▶ **Data extract**
══════════════════════════════

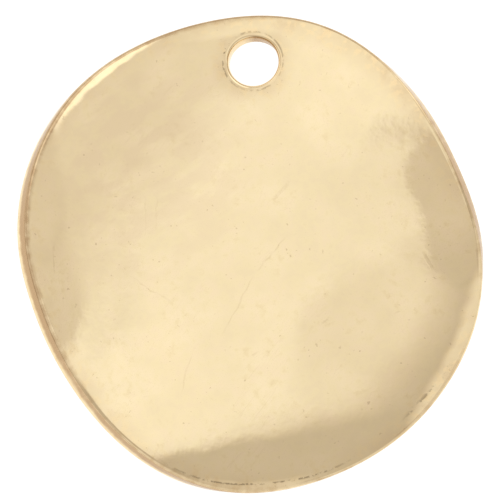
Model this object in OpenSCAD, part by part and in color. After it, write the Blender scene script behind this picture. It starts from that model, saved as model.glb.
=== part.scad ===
// Wavy disc pendant. A nearly round blank of thin sheet metal is bent into a shallow wave:
// two opposite sides climb, the two sides between them dip, and one climbing side
// curls up further than the other. The edge is tumbled round all the way, its upper
// corner is rolled down in three places, and one chamfered hole takes a jump ring.
// The disc lies as it rests on a table: +Z is up and the hole is on the +Y side.

/* [Blank] */
// Radius of the flat round blank before it is bent
blank_r = 10; // [8:0.5:16]
// Thickness of the sheet
sheet = 0.7; // [0.6:0.05:1.2]
// Radius of the tumbled edge of the sheet
edge_round = 0.12; // [0.05:0.01:0.2]
// Width of the strip along the edge that was rolled down as the blank was cut
roll_width = 0.6; // [0.3:0.05:1]
// Drop of the upper corner where it is rolled down furthest
roll_drop = 0.15; // [0:0.01:0.2]

/* [Outline] */
// How far the edge of the blank stands out at two opposite places, as in an oval
oval_out = 0.06; // [0:0.02:0.2]
// Direction of the first of those two places, counter-clockwise from +X
oval_angle = 120; // [0:1:179]
// How far it stands out at three places a third of a turn apart
three_out = 0.08; // [0:0.02:0.2]
// Direction of the first of those three places
three_angle = 80; // [0:1:119]
// How far it stands out at four places a quarter of a turn apart
four_out = 0.1; // [0:0.02:0.2]
// Direction of the first of those four places
four_angle = 77; // [0:1:89]

/* [Wave] */
// Rise of the rim along the two climbing sides, and fall of the two sides between
saddle_rise = 2.6; // [0.5:0.1:3.5]
// Direction of the climbing side, counter-clockwise from +X
saddle_angle = 24; // [0:1:179]
// How much of that rise is taken back where the sides level off towards the rim
saddle_ease = 0.4; // [0:0.1:1.5]
// Direction of the side that levels off most
saddle_ease_angle = 35; // [0:1:179]
// Rise of the whole rim above the middle, as in a shallow dish
dish_rise = 1.9; // [0:0.1:2.5]
// How much of that rise is taken back where the dish levels off towards the rim
dish_ease = 0.7; // [0:0.1:1.5]
// Extra rise of the rim on the side that curls up further
curl_rise = 0.6; // [0:0.1:1.5]
// Direction of the side that curls up further
curl_angle = 210; // [0:1:359]
// Rise of the rim at three places a third of a turn apart
ripple_rise = 0.35; // [0:0.05:0.6]
// Direction of the first of those three places
ripple_angle = 29; // [0:1:119]
// Rise of the rim at four places a quarter of a turn apart
quarter_rise = 0.1; // [0:0.05:0.4]
// Direction of the first of those four places
quarter_angle = 43; // [0:1:89]
// Lean of the whole disc, which levels it on its two low sides
lean_rise = 1.6; // [0:0.1:2.5]
// Direction towards which the disc leans upwards
lean_angle = 29; // [0:1:359]

/* [Hole] */
// Radius of the hole
hole_r = 1; // [0.6:0.05:1.3]
// Distance along the sheet from the middle of the hole to the edge of the blank
hole_inset = 1.95; // [1.9:0.05:3.5]
// Direction of the hole from the middle of the disc
hole_angle = 87; // [60:1:120]
// Width of the chamfer round the hole on the shown face
front_chamfer = 0.2; // [0.05:0.01:0.25]
// Width of the chamfer round the hole on the back
back_chamfer = 0.1; // [0.05:0.01:0.15]

/* [Hidden] */

// Spokes round the disc, rings on each face and steps round each rounded corner
spokes = 80;
rings = 12;
corner_steps = 2;
// Steps along a spoke when its reach in plan is added up
reach_steps = 12;
// How quickly the out-of-round outline fades towards the middle
trim_power = 3;
// Small share of the radius, and small angle, for measuring the slope of the sheet
nudge = 0.001;
// How far the drill and the chamfer tools pass beyond each face
drill_over = 0.6;
// Facets round the hole
hole_fn = 64;

// Columns of the table of waves
function rise(wave) = wave[0];
function lobes(wave) = wave[1];
function crest(wave) = wave[2];
function power(wave) = wave[3];

// Each wave adds rise * share^power * cos(lobes * (angle from its side)),
// where share is the distance from the middle divided by the radius of the blank.
// [rise at the rim, lobes round the disc, side of the first lobe, power of the share]
waves = [
    [saddle_rise, 2, saddle_angle, 2],
    [-saddle_ease, 2, saddle_ease_angle, 4],
    [dish_rise, 0, 0, 2],
    [-dish_ease, 0, 0, 4],
    [curl_rise, 1, curl_angle, 3],
    [ripple_rise, 3, ripple_angle, 3],
    [quarter_rise, 4, quarter_angle, 4],
    [lean_rise, 1, lean_angle, 1],
];

// The blank was cut a little out of round. Each of these moves a point out along its
// spoke by out * share^trim_power * cos(lobes * (angle from its side)).
// [how far out at the edge, lobes round the disc, direction of the first lobe]
trims = [
    [oval_out, 2, oval_angle],
    [three_out, 3, three_angle],
    [four_out, 4, four_angle],
];

// Sum of a list of numbers
function total(list) = list * [for (item = list) 1];

// Height of the middle of the sheet at a share of the radius and an angle
function height(share, angle) =
    total([for (w = waves) rise(w) * pow(share, power(w)) * cos(lobes(w) * (angle - crest(w)))]);

// Climb of the sheet along a spoke, as rise over run
function climb(share, angle) =
    total([for (w = waves)
        rise(w) * power(w) * pow(share, power(w) - 1) * cos(lobes(w) * (angle - crest(w)))]) / blank_r;

// Reach of a spoke in plan: the sheet keeps its length, so each step of it
// reaches out by the cosine of its climb
function reach(share, angle) =
    blank_r * share / reach_steps * total([for (i = [0 : reach_steps - 1])
        let (slope = climb(share * (i + 0.5) / reach_steps, angle)) 1 / sqrt(1 + slope * slope)]);

// How far out of round a point lies, which fades towards the middle
function trim(share, angle) =
    pow(share, trim_power) * total([for (t = trims) t[0] * cos(t[1] * (angle - t[2]))]);

// Point in the middle of the sheet's thickness
function middle(share, angle) =
    let (out = reach(share, angle) + trim(share, angle))
    [out * cos(angle), out * sin(angle), height(share, angle)];

// Direction square to the sheet, from two short steps along and across the spoke
function square_to(share, angle) =
    let (
        near = max(share, 2 * nudge),
        turn = nudge * 180 / PI,
        along = middle(near + nudge, angle) - middle(near - nudge, angle),
        across = (middle(near, angle + turn) - middle(near, angle - turn)) / near,
        up = cross(along, across)
    )
    up / norm(up);

// Places along the edge where the upper corner is rolled down.
// [direction of the middle, spread to each side, share of the full drop]
rolled_places = [
    [130, 28, 0.5],
    [268, 25, 0.4],
    [336, 24, 1],
];
function swell(offset, spread) = abs(offset) < spread ? pow(cos(90 * offset / spread), 2) : 0;
function rolled_share(angle) =
    total([for (place = rolled_places) place[2] * swell(angle - place[0], place[1])]);

// Drop of the upper face at a share of the radius: it grows across the rolled strip
function roll(share, angle) =
    roll_drop * rolled_share(angle) * pow(max(0, 1 - (1 - share) * blank_r / roll_width), 2);

// Half section of the sheet from the middle of its upper face, round the edge and
// back to the middle of its lower face. [share of the radius, height above mid-sheet]
half = sheet / 2;
flat_share = 1 - edge_round / blank_r;
function ring_share(i) = flat_share * sin(90 * i / rings);
function corner_share(i) = 1 - edge_round * (1 - sin(90 * i / corner_steps)) / blank_r;
function corner_drop(i) = edge_round * (1 - cos(90 * i / corner_steps));
section = concat(
    [for (i = [1 : rings - 1]) [ring_share(i), half]],
    [for (i = [0 : corner_steps]) [corner_share(i), half - corner_drop(i)]],
    [for (i = [corner_steps : -1 : 0]) [corner_share(i), corner_drop(i) - half]],
    [for (i = [rings - 1 : -1 : 1]) [ring_share(i), -half]]
);
section_size = len(section);
spoke_angle = 360 / spokes;

// Point of the section on a spoke: only the upper face is rolled down
function on_skin(p, angle) =
    let (above = p[1] > 0 ? p[1] - roll(p[0], angle) : p[1])
    middle(p[0], angle) + above * square_to(p[0], angle);

// The bent sheet before it is set down: one section for each spoke, then the middles
bent = concat(
    [for (s = [0 : spokes - 1], p = section) on_skin(p, s * spoke_angle)],
    [
        middle(0, 0) + half * square_to(0, 0),
        middle(0, 0) - half * square_to(0, 0),
    ]
);
top_middle = spokes * section_size;
bottom_middle = top_middle + 1;

// Step that sets the disc down on Z = 0 with its plan centred on the origin
function reach_of(axis) = [for (p = bent) p[axis]];
function centre_of(axis) = (min(reach_of(axis)) + max(reach_of(axis))) / 2;
set_down = [-centre_of(0), -centre_of(1), -min(reach_of(2))];

// Corner number on a spoke, where the last spoke meets the first again
function corner(spoke, place) = (spoke % spokes) * section_size + place;
faces_round = [for (s = [0 : spokes - 1], k = [0 : section_size - 2])
    each [
        [corner(s, k), corner(s + 1, k + 1), corner(s, k + 1)],
        [corner(s, k), corner(s + 1, k), corner(s + 1, k + 1)],
    ]];
faces_middle = [for (s = [0 : spokes - 1])
    each [
        [top_middle, corner(s + 1, 0), corner(s, 0)],
        [bottom_middle, corner(s, section_size - 1), corner(s + 1, section_size - 1)],
    ]];

// The hole stands square to the sheet at its own place
hole_share = 1 - hole_inset / blank_r;
hole_middle = middle(hole_share, hole_angle);
hole_up = square_to(hole_share, hole_angle);

module bent_sheet() {
    polyhedron(points = bent, faces = concat(faces_round, faces_middle), convexity = 6);
}

// Cone that opens by its width over its width, and on beyond the face
module chamfer(width) {
    translate([0, 0, half - width])
        cylinder(h = width + drill_over, r1 = hole_r, r2 = hole_r + width + drill_over, $fn = hole_fn);
}

module hole_tools() {
    translate(hole_middle)
        rotate([0, acos(hole_up[2]), atan2(hole_up[1], hole_up[0])]) {
            cylinder(h = sheet + 2 * drill_over, r = hole_r, center = true, $fn = hole_fn);
            chamfer(front_chamfer);
            rotate([180, 0, 0]) chamfer(back_chamfer);
        }
}

module disc() {
    color([0.93, 0.84, 0.66])
        translate(set_down)
            difference() {
                bent_sheet();
                hole_tools();
            }
}

disc();
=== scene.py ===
# %% [markdown]
# # A wavy disc pendant
# The real thing is a round blank of thin sheet brass, plated in a pale gold tone, tumbled until its
# edge is round, and bent into a shallow wave. One hole near the edge takes a jump ring.
# This lesson works the whole disc out as one closed surface with numpy, gives it a polished metal
# with the marks of handling, and lights it with a soft dome, as a small shiny part is photographed.

import bpy
import numpy as np
from mathutils import Matrix, Vector


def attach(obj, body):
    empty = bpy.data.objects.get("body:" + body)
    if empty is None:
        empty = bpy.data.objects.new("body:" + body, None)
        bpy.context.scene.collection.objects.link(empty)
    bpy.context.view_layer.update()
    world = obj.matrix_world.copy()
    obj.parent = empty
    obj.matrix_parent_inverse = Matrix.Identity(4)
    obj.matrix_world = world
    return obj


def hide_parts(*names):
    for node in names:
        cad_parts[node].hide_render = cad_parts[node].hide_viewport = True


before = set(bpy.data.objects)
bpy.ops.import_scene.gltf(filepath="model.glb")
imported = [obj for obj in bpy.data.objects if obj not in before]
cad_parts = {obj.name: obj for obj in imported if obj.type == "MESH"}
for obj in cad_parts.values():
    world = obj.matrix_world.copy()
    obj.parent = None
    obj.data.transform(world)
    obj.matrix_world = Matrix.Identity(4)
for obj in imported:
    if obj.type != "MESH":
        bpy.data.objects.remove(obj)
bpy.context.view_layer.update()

MM = 0.001

# %% [markdown]
# ## The bend of the sheet
# A bent blank could be sculpted, or a flat disc could be pushed about with a lattice. Here the bend
# is a sum of a few slow waves round the disc, because a sheet bends slowly and a formula stays
# smooth under a mirror finish, where every dent of a sculpted mesh would show. The waves are the
# ones that shaped the part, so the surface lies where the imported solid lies, apart from the small
# bends and swells that are added here.

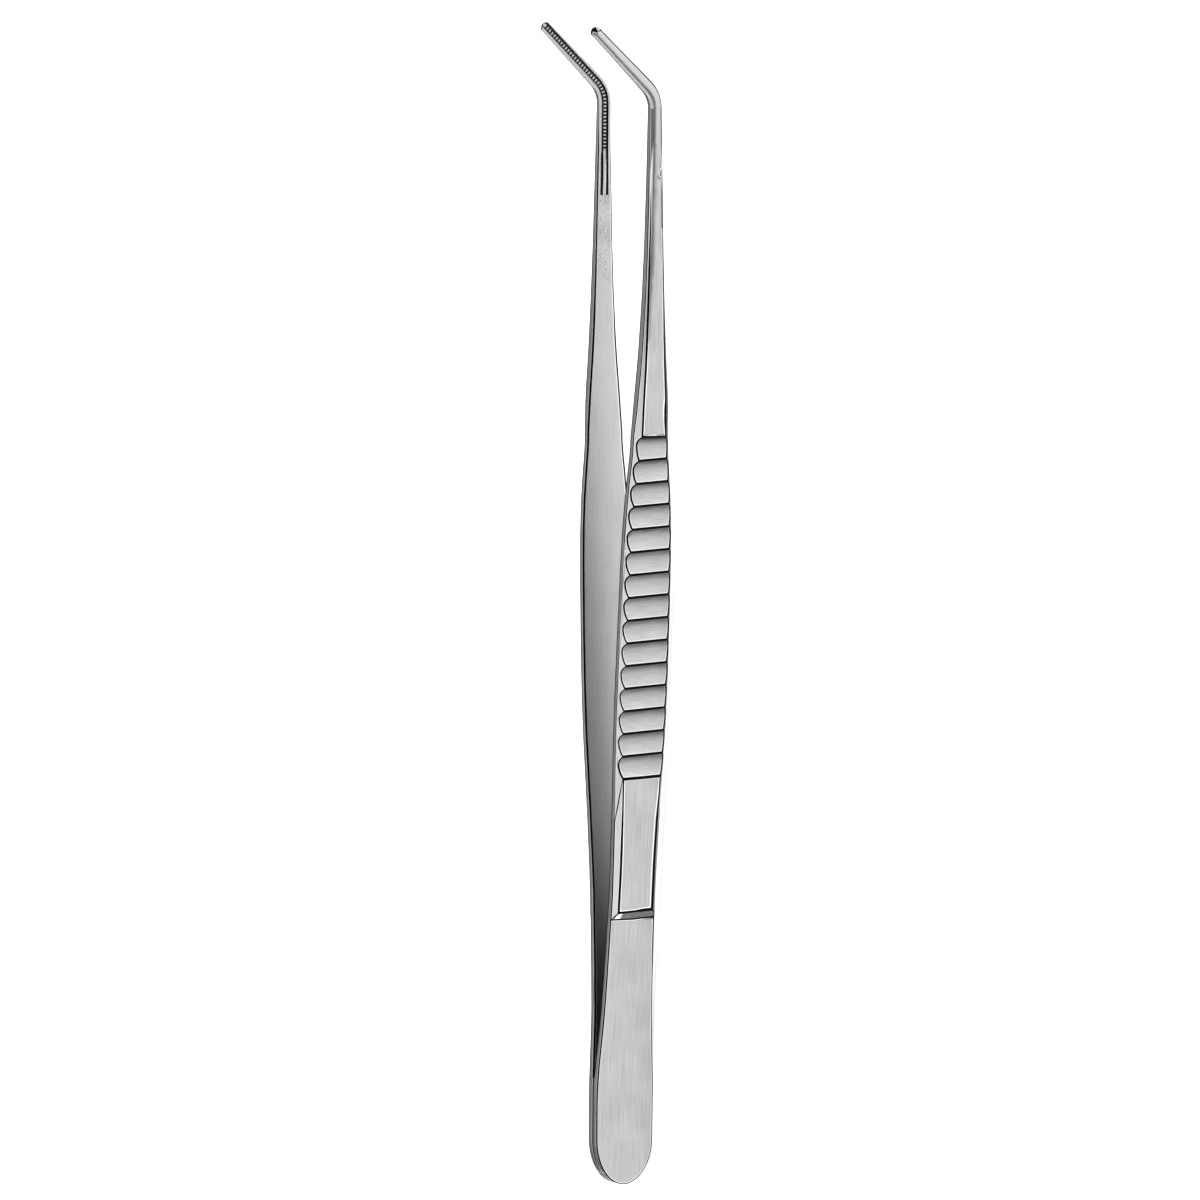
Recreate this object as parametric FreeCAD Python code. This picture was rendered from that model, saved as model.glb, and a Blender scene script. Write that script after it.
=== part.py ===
import FreeCAD, Part
import math
import os

# Thumb forceps, in millimetres: two sprung arms welded face to face at their rear ends.
# X runs along the arms from the welded end to the jaws, Y is the way the arms open,
# and Z is the width of the arms, towards which the jaws are bent.

# Lengths along an arm, from the rear end forwards
padLength = 18.6         # welded thumb pad
springLength = 27.5      # thin leaf between the pad and the step
plainLength = 24.6       # handle between the step and the first scallop
scallopPitch = 3.91      # one finger scallop
scallopCount = 15
shankLength = 56.2       # from the last scallop to the bend
tipLength = 14.45        # straight jaw in front of the bend

# Half-widths of an arm along its plan outline
rearLength = 7.9         # length of the half ellipse that ends the thumb pad
rearEase = 0.02          # by which that ellipse is narrower than the full pad
padHalf = 5.4
springHalf = 4.54
waistHalf = 4.18
bellyHalf = 4.8
gripHalf = 4.58
gripFrontHalf = 3.35
shankHalf = 2.11
slimHalf = 1.57
jawHalf = 1.3
bendHalf = 1.14
tipHalf = 0.88

# Thickness of an arm and its relief at the weld
padThickness = 1.5
springThickness = 1.27
handleThickness = 2.35
slimThickness = 2.0
bendThickness = 1.5
tipThickness = 1.0
rootRelief = 0.22        # radius of the round root where the gap starts
rearBendRadius = 150.0   # easy bend of the outer face where the leaf leaves the pad
stepRun = 1.2            # length of the ramp from the leaf up to the handle
stepSkew = 4.2           # degrees by which the ramp's foot is off square
stepBack = 2.0           # how far the cut above the leaf runs back from the ramp

# Set of the arms when they are at rest
jawHalfGap = 9.05         # from the middle plane to the face of a jaw
bowTangent = 61.0        # length of the bow on each side of its middle
levelLength = 0.5        # level stretch of an arm between its bow and the bend

# Long bevels on the outer edges, as depth and width, and the crown of the outer face
stepBevelDepth = 0.95
stepBevelWidth = 0.88
gripBevelDepth = 1.2
gripBevelWidth = 0.97
shankBevel = 0.78
slimBevel = 0.26
tipBevel = 0.22
bevelChange = 4.5        # length over which the bevel narrows in front of the grip
handleCrown = 0.02
slimCrown = 0.36
tipCrown = 0.26

# Finger scallops
scallopDepth = 0.7
scallopFront = 1.45      # from the front crest back to the deepest line
crestDrop = 0.24         # of the crests between two scallops, below the outer face
scallopSkew = 3.3        # degrees by which the scallops are cut off square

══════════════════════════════

▶ **What the exercise asks**
What is wanted is an exact copy of the lines from the line containing "beyond the face" to the line containing "for node in", both lines included, and of no other line.

▶ **Answer to the task**
// Cone that opens by its width over its width, and on beyond the face
module chamfer(width) {
    translate([0, 0, half - width])
        cylinder(h = width + drill_over, r1 = hole_r, r2 = hole_r + width + drill_over, $fn = hole_fn);
}

module hole_tools() {
    translate(hole_middle)
        rotate([0, acos(hole_up[2]), atan2(hole_up[1], hole_up[0])]) {
            cylinder(h = sheet + 2 * drill_over, r = hole_r, center = true, $fn = hole_fn);
            chamfer(front_chamfer);
            rotate([180, 0, 0]) chamfer(back_chamfer);
        }
}

module disc() {
    color([0.93, 0.84, 0.66])
        translate(set_down)
            difference() {
                bent_sheet();
                hole_tools();
            }
}

disc();
=== scene.py ===
# %% [markdown]
# # A wavy disc pendant
# The real thing is a round blank of thin sheet brass, plated in a pale gold tone, tumbled until its
# edge is round, and bent into a shallow wave. One hole near the edge takes a jump ring.
# This lesson works the whole disc out as one closed surface with numpy, gives it a polished metal
# with the marks of handling, and lights it with a soft dome, as a small shiny part is photographed.

import bpy
import numpy as np
from mathutils import Matrix, Vector


def attach(obj, body):
    empty = bpy.data.objects.get("body:" + body)
    if empty is None:
        empty = bpy.data.objects.new("body:" + body, None)
        bpy.context.scene.collection.objects.link(empty)
    bpy.context.view_layer.update()
    world = obj.matrix_world.copy()
    obj.parent = empty
    obj.matrix_parent_inverse = Matrix.Identity(4)
    obj.matrix_world = world
    return obj


def hide_parts(*names):
    for node in names:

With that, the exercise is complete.